Rooney, who had a small child at the time, and whose husband commuted to New York to see her in the first few months, said she “didn’t think too much” about the announcement of Wallace’s appointment. “There are pitfalls for any executive producer,” she said. Rooney’s reign was apparently harsh. After three weeks on the job, an ABC executive pulled her aside. Maybe she shouldn’t move to New York from Boston where she had been living, he suggested. “They told me this after I had sold my house,” said Rooney, who now hosts WGBH’s “Greater Boston.” Overall, Rooney says she was not valued, and that her advice about stories was often “dismissed.”

Christensen talked about her somewhat longer tenure. “Emily was different from me. She came from outside and wasn’t familiar with the players. I was at ABC for more than ten years and had worked as a senior broadcast producer. Christensen discussed the challenges facing anyone in network news. “I don’t think this is a gender issue. The challenges are the same for men and women.” She said it “really is no different in the TV area than in the business world. I’m sure there are men out there who felt they were very deserving of the job and did not get it. The ratings are always an issue, but today it is more intense with the Internet, the declining audience.” In her case, there was a management change after two years. “The job shifted for me. Everyone took a step down, and I was given the title of managing editor.” Asked about her feelings when she heard a third woman would “rule” a newscast, Christensen was enthusiastic. “I think she will do a great job.”

Why did it take nearly ten years for another women to get the job? The networks have given a few women, present and past, opportunities as executive producers, including Phyllis McGrady (ABC’s “Prime Time Live”), Susan Zirinsky (CBS’s “48 Hours”), Shelley Ross (ABC’s “Good Morning America”), and Betsey Fischer (NBC’s “Meet the Press”). That doesn’t include senior producers of the nightly world who served as acting exec producers for one reason or another—like NBC’s Cheryl Gould back in the l980s.

Rooney mentioned one important item in the equation: the position “does have a lot to do with the chemistry of an anchor and the exec producer.” The camaraderie can go way beyond meetings or traveling on remotes. Getting together to play tennis becomes an opportunity to discuss the program, or just bonding in time spent outside the newsroom is a factor.

Chemistry or not, can a woman executive in the network newsroom bring her own perspective to the job?
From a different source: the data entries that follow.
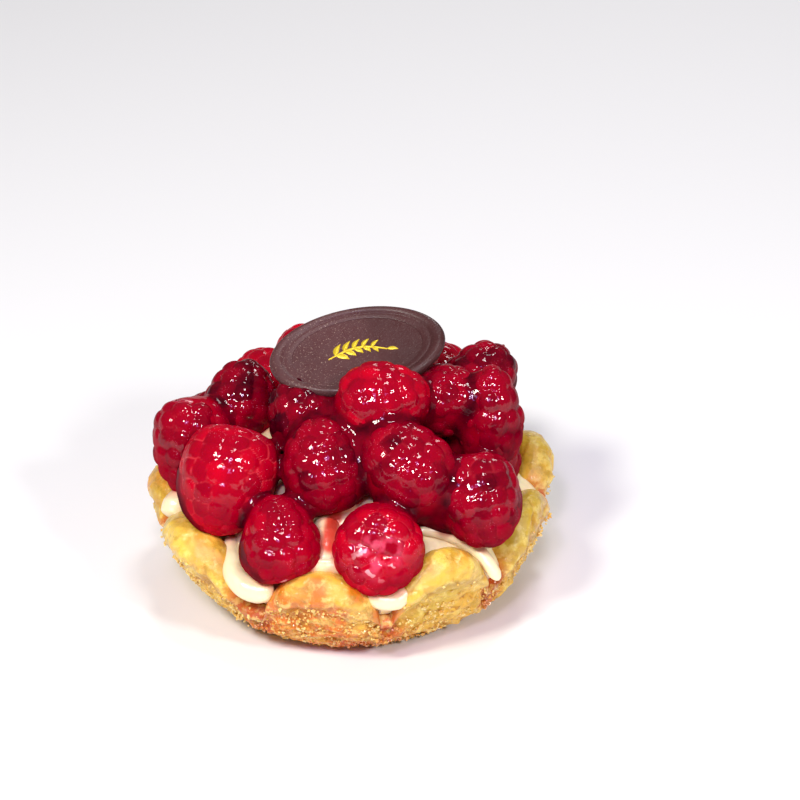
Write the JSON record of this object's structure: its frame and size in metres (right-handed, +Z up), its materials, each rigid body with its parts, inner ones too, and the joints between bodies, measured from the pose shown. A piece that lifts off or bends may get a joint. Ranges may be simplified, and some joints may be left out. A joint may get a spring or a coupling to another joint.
{
  "type": "raspberry cream tartlet",
  "caption": "Round sugared pastry tartlet with a petal-cut wall, cream filling, heaped glazed raspberries and an oval chocolate plaque.",
  "frame": {"origin": "middle of the bounding box on the table, under the foot of the pastry cup", "axes": "+Z up, -Y the front, where the plaque's face leans to, +X to the right seen from the front"},
  "size_m": [0.0884, 0.087, 0.0609],
  "materials": {
    "pastry": "baked golden shortcrust with coarse sugar",
    "cream": "smooth pale custard cream",
    "raspberry": "crimson under a clear glossy glaze",
    "chocolate": "dark satin chocolate with a gold sprig"
  },
  "bodies": {
    "root": {"pastry_cup": "pastry", "cream": "cream", "raspberry_front_middle": "raspberry", "raspberry_front_left": "raspberry", "raspberry_left_big": "raspberry", "raspberry_left_edge": "raspberry", "raspberry_left_back": "raspberry", "raspberry_middle": "raspberry", "raspberry_middle_left": "raspberry", "raspberry_middle_right": "raspberry", "raspberry_top_front": "raspberry", "raspberry_top_right": "raspberry", "raspberry_right_tall": "raspberry", "raspberry_right_front": "raspberry", "raspberry_right_back": "raspberry", "raspberry_back_right": "raspberry", "raspberry_back_mid_right": "raspberry", "raspberry_back_middle": "raspberry", "raspberry_back_mid_left": "raspberry", "raspberry_back_left": "raspberry", "raspberry_crown_back": "raspberry", "raspberry_crown_left": "raspberry", "raspberry_middle_low": "raspberry", "raspberry_right_low": "raspberry", "chocolate_plaque": "chocolate"}
  },
  "joints": []
}
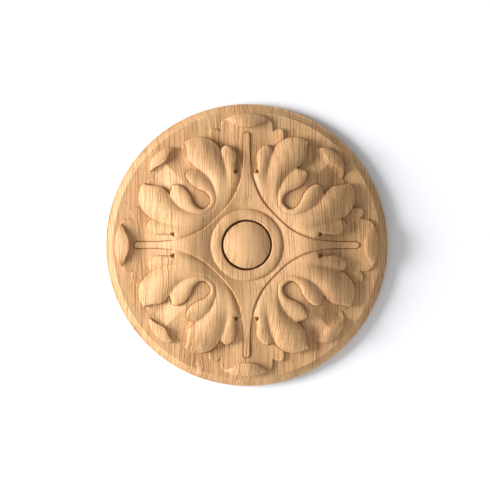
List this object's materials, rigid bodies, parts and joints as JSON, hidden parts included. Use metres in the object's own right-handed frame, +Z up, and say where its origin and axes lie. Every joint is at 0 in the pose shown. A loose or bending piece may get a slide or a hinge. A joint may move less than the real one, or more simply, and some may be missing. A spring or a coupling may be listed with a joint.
{
  "type": "carved wooden rosette",
  "caption": "Round carved wooden rosette with acanthus leaves on the diagonals, a ring moulding and a domed button, flat at the back for fixing to a wall or to furniture.",
  "frame": {"origin": "centre of the flat back, on the surface that the rosette is fixed to", "axes": "+Z up the wall and along the grain, -Y out of the wall towards the viewer, +X to the viewer's right"},
  "size_m": [0.15, 0.022, 0.15],
  "materials": {
    "wood": "bare pale hardwood, sanded, with fine upright grain"
  },
  "bodies": {
    "root": {"rosette": "wood"}
  },
  "joints": []
}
Quoted in a recent article, Wallace mentioned that as a mother of two, she would no doubt have “a different perspective” but that that she hasn’t planned major changes. Christensen agreed. “I’m sure I brought some perspective because I am a woman, “ she said, “but I couldn’t define what that was. I wanted to make the right choices. So much comes into play, so I don’t recall any examples that were different from my male colleagues. I’m sure I had some ideas of optional stories we should cover. Years ago, women’s issues weren’t covered as they are today.” But that was then, this is now. And at the School of Communication at American University where I work, the total number of graduate and undergraduate majors in journalism and public communication may tell a new story: 797 women and 332 men. If that trend continues, who will fill these future seats in the newsroom?

Measuring the situation in those newsrooms today is tricky. The State of the News Media 2007, released recently by the Project for Excellence in Journalism along with Pew Research, was able to “look at on-air correspondents who appear in stories” but could not “account for the many . . . producers and assistants who make up so much of television news.” Why? Simply because the “networks do not like to release personnel information.” The little that is released, according to the report, appears in such directories as the News Media Yellow Book, which tracks leading news organizations.
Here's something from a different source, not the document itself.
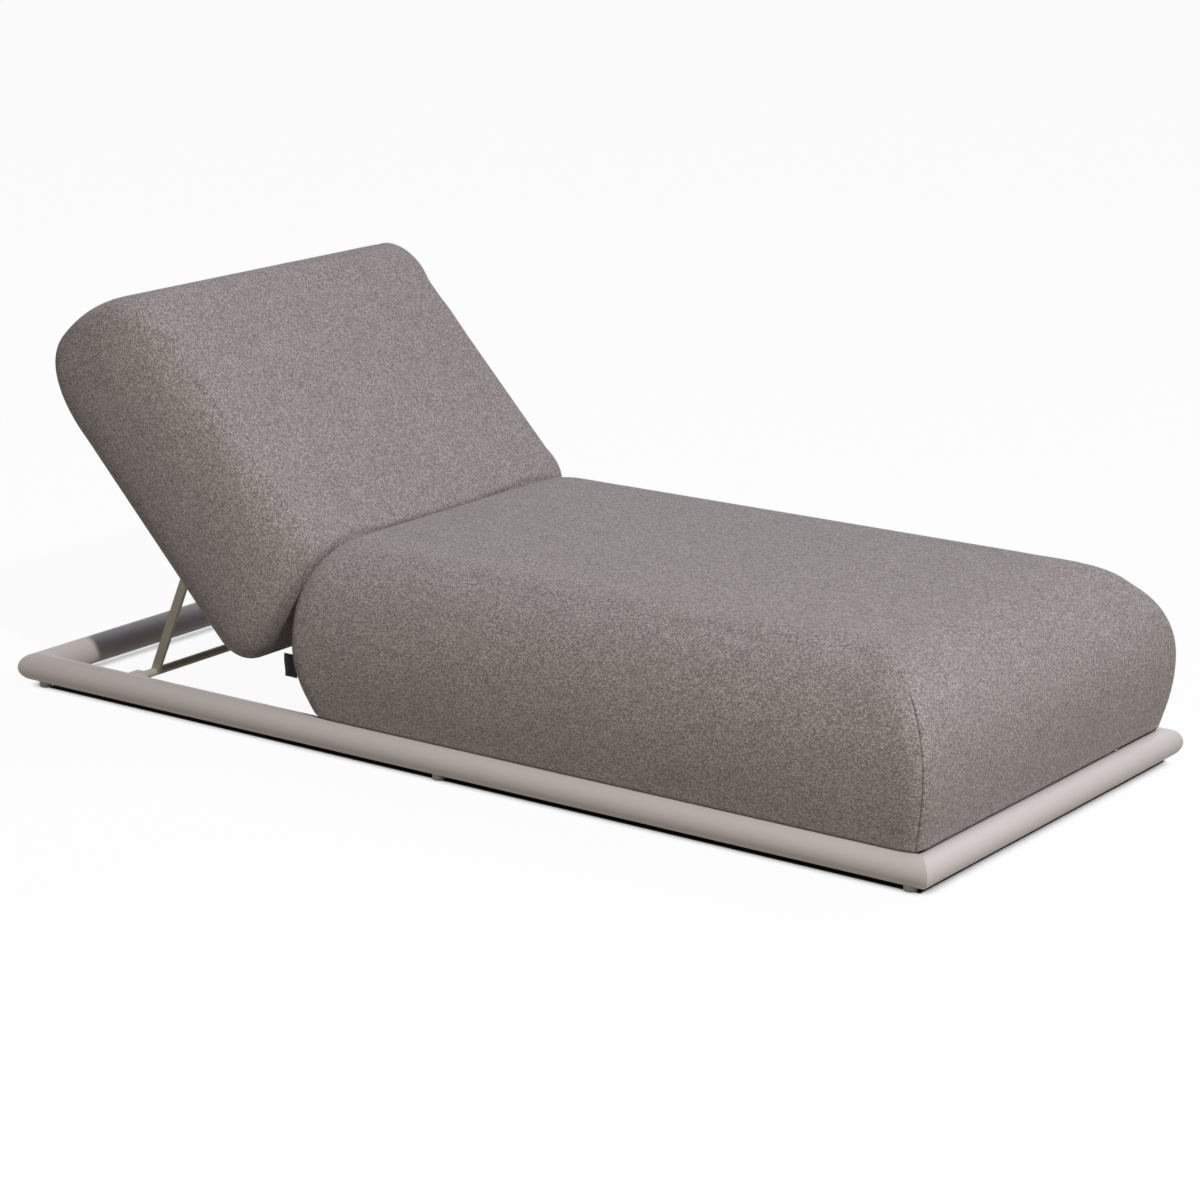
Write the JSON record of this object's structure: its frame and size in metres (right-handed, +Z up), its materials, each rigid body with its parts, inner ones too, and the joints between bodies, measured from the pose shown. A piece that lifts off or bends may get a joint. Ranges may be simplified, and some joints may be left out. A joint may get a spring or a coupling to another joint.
{
  "type": "spa relaxation lounger",
  "caption": "Deep upholstered lounger with a flat seat cushion and a reclining back cushion, on a low frame of mitred round tube.",
  "frame": {"origin": "on the floor under the middle of the frame, which is the bottom centre of the bounding box", "axes": "+X towards the foot end, +Y to the left of a person lying on it, +Z up"},
  "size_m": [2.05, 0.9, 0.7797],
  "materials": {
    "frame_metal": "matte",
    "prop_metal": "matte",
    "fabric": "matte",
    "foam": "matte",
    "tab_fabric": "matte",
    "slat_wood": "satin",
    "stainless": "satin",
    "dark_plastic": "matte",
    "buffer_rubber": "matte"
  },
  "bodies": {
    "base": {"bearing_block_screws": "stainless", "foot_rail": "frame_metal", "glide_screws": "stainless", "head_rail": "frame_metal", "hinge_crossbar": "frame_metal", "hinge_pin_clips": "stainless", "hinge_pins": "stainless", "left_bearing_block": "frame_metal", "left_foot_glide": "dark_plastic", "left_head_glide": "dark_plastic", "left_hinge_post": "frame_metal", "left_middle_glide": "dark_plastic", "left_side_rail": "frame_metal", "left_slat_ledge": "frame_metal", "right_bearing_block": "frame_metal", "right_foot_glide": "dark_plastic", "right_head_glide": "dark_plastic", "right_hinge_post": "frame_metal", "right_middle_glide": "dark_plastic", "right_side_rail": "frame_metal", "right_slat_ledge": "frame_metal", "seat_cushion_cover": "fabric", "seat_cushion_foam": "foam", "seat_slat_1": "slat_wood", "seat_slat_2": "slat_wood", "seat_slat_3": "slat_wood", "seat_slat_4": "slat_wood", "seat_slat_5": "slat_wood", "seat_slat_6": "slat_wood", "seat_slat_7": "slat_wood", "seat_slat_8": "slat_wood", "seat_tab": "tab_fabric", "slat_screws": "stainless"},
    "back": {"back_cushion_cover": "fabric", "back_cushion_foam": "foam", "back_lower_rail": "frame_metal", "back_slat_1": "slat_wood", "back_slat_2": "slat_wood", "back_slat_3": "slat_wood", "back_slat_4": "slat_wood", "back_upper_rail": "frame_metal", "buffers": "buffer_rubber", "hinge_bushes": "dark_plastic", "left_back_rail": "frame_metal", "left_hinge_lug": "frame_metal", "left_rack_plate": "frame_metal", "rack_bolts": "stainless", "rack_spacers": "dark_plastic", "right_back_rail": "frame_metal", "right_hinge_lug": "frame_metal", "right_rack_plate": "frame_metal"},
    "prop": {"left_prop_arm": "prop_metal", "left_prop_roller": "dark_plastic", "prop_axle": "prop_metal", "prop_pin_clips": "stainless", "prop_pins": "stainless", "right_prop_arm": "prop_metal", "right_prop_roller": "dark_plastic"}
  },
  "joints": [
    {"name": "back_recline", "type": "hinge", "parent": "base", "child": "back", "pos_m": [-0.372, 0, 0.207], "axis": [0, 1, 0], "range_deg": [-42.2, 0]},
    {"name": "prop_swing", "type": "hinge", "parent": "base", "child": "prop", "pos_m": [-0.768, 0, 0.045], "axis": [0, 1, 0], "range_deg": [-104.68, 0.1]}
  ],
  "couplings": [
    {"joint": "prop_swing", "follows": "back_recline", "ratio": 2.4781}
  ]
}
The media loves giving us the news a lot more than making the news. There is so much written about CBS’s Katie Couric and her ratings, but the fact that she was ranked “one of the most admired journalists” by Pew didn’t really get that much airplay.

Wallace’s appointment may herald another breakthrough. Years ago, many women in the network newsroom were not married, and very few had children. Wallace is married. Her children, a daughter and son, are five and three years old.

As we watch Wallace make three the charm, keep in mind all the people behind the scenes who work hard to give you 22 minutes of the world. It’s not just your average Joe anymore. It’s Joanne.